Il mantra degli esegeti è, in generale, quello di trovare spiegazioni quanto più scientifiche e razionali a ciò che si presenta come oggetto del loro studio: se già messa così l’impresa appare quanto meno ardita, nel calcio – e nello sport in generale – le varianti si moltiplicano e decifrare la genesi di alcuni risultati diventa un’impresa. In questo senso, il campionato di Serie A cui stiamo assistendo si presta a varie interpretazioni e la facilità con cui i giornali cambiano le loro improbabili graduatorie Scudetto ne è una buona dimostrazione. Juve, Napoli, Fiorentina, Roma: le candidate si sprecano, insomma, ma se c’è una squadra che più di tutte vince, sorprende e discute, quella è l’Inter di Roberto Mancini, che a poco più di un anno dal suo arrivo ha riportato l’Inter in cima alla classifica (e non succedeva dalla stagione del Triplete).

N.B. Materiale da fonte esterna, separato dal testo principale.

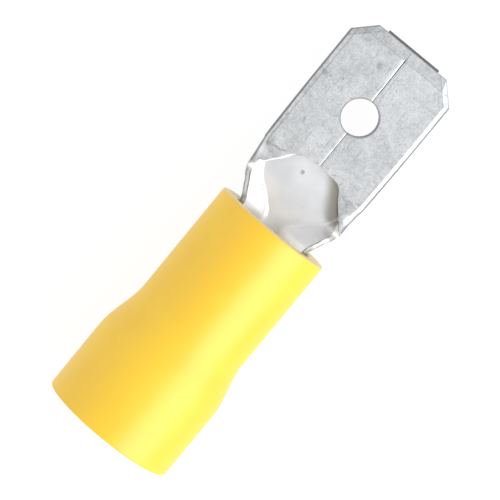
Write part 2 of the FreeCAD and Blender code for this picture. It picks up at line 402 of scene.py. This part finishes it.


# specks, scratches and dark blots
def plateMarks(tree, coords):
    look = tinLook
    crowd = swung(tree, pattern(tree, coords, *look["patches"]), *look["speckCrowd"])
    marks = times(tree, pattern(tree, coords, *look["specks"]), crowd)
    for turn in look["scratchTurns"]:
        lines = pattern(tree, stretched(tree, coords, turn, look["scratchStretch"]), *look["scratches"])
        marks = larger(tree, marks, times(tree, lines, look["scratchDepth"]))
    smears = pattern(tree, coords, *look["smears"])
    for x, y, radius in look["darkBlots"]:
        blot = times(tree, spot(tree, coords, (x, y, tabTop), radius), smears)
        marks = larger(tree, marks, times(tree, blot, look["blotDepth"]))
    return marks


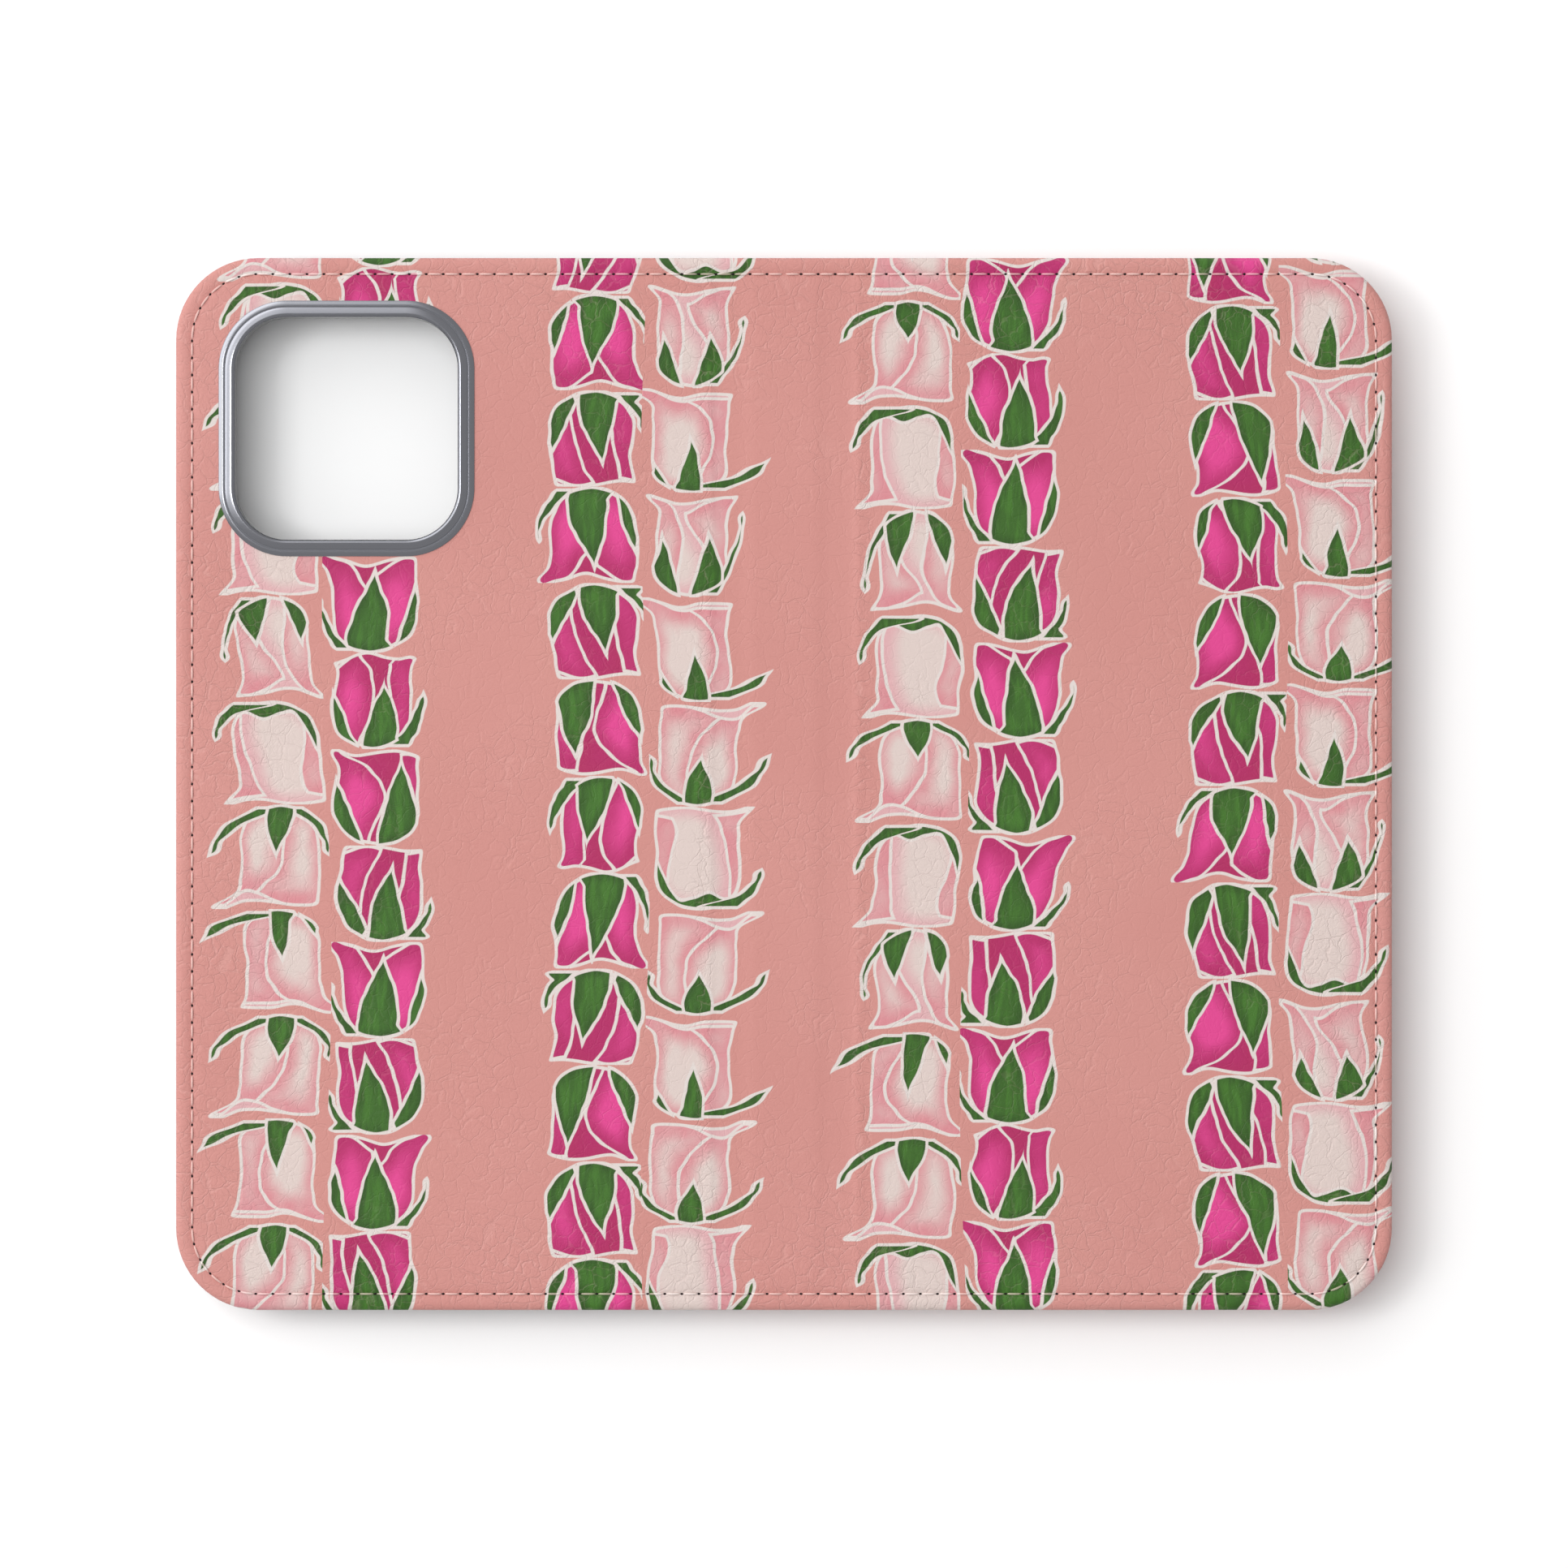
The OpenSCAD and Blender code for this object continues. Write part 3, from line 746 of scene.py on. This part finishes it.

Da quel 14 novembre 2014, giorno in cui il tecnico jesino ha accettato la corte di Erick Thohir e sposato il ritorno ad Appiano Gentile, è cambiato praticamente tutto: Mancini aveva avvertito Ausilio con quel famoso “serviranno dieci acquisti per tornare grandi”, pronunciato al termine dell’ultima giornata dello scorso campionato, ma in pochi credevano fosse più di un titolone di fine stagione. E invece acquisti in serie, uniti ad epurazioni – anche eccellenti – tra giocatori e staff, hanno stravolto la rosa e dato ai nerazzurri una squadra in linea con le idee del proprio tecnico.
Detto ciò, un conto è prendere giocatori come figurine ed un altro è metterli insieme: ebbene, una componente alla base del sistema Inter è proprio l’affiatamento di una squadra in cui tutti sono utili alla causa ma nessuno indispensabile alla stessa. E allora ecco spiegate le panchine di Icardi e quelle di mister 30 milioni (più sette di bonus) Kondogbia, o anche scelte apparentemente assurde come – tanto per citare l’ultima – quella di Martin Montoya, titolare a sei mesi di distanza dall’ultima partita ufficiale, contro l’Udinese. Mancini ha cambiato l’undici titolare sedici volte in altrettante partite e sperimentato – quasi sempre con successo – 4-3-1-2, 4-3-3, 3-5-2, 4-2-3-1 e 4-4-2. La versatilità come mezzo per coinvolgere i suoi e disorientare gli altri.
E i dati? Se fossimo tanto presuntuosi da voler cercare ad ogni costo la chiave che apre tutte le porte di questa Inter, quello statistico sarebbe il campo più indicato per farlo. Conti alla mano, il numero che balza subito all’occhio riguarda i gol subiti: il pacchetto difensivo Handanovic – Miranda – Murillo è di gran lunga il migliore con nove reti, seguono Napoli e Juve con dodici. Ma non è tutto: anche se la scarsa vena realizzativa non lascia spazio ad elogi offensivi, infatti, l’Inter è una delle squadre che tira di più e – per tornare ad un aspetto meno ‘scientifico’ – col passare delle settimane ha dimostrato di trovare sempre più gioco.
Mancini, fiducioso dei suoi mastini in mezzo al campo, riserva sempre più fantasia al proprio attacco, con la coppia Jovetic – Ljajic a cui viene data grande libertà di movimento e creazione. A Mauro Icardi, rinvigorito dalla doppietta del Friuli, il compito di fare – checché se ne dica dopo questa prima parte di stagione – ciò che gli riesce meglio: segnare.
Più brutti degli altri, eppure in testa: la ciurma del Mancio si gode il primato e sogna in grande.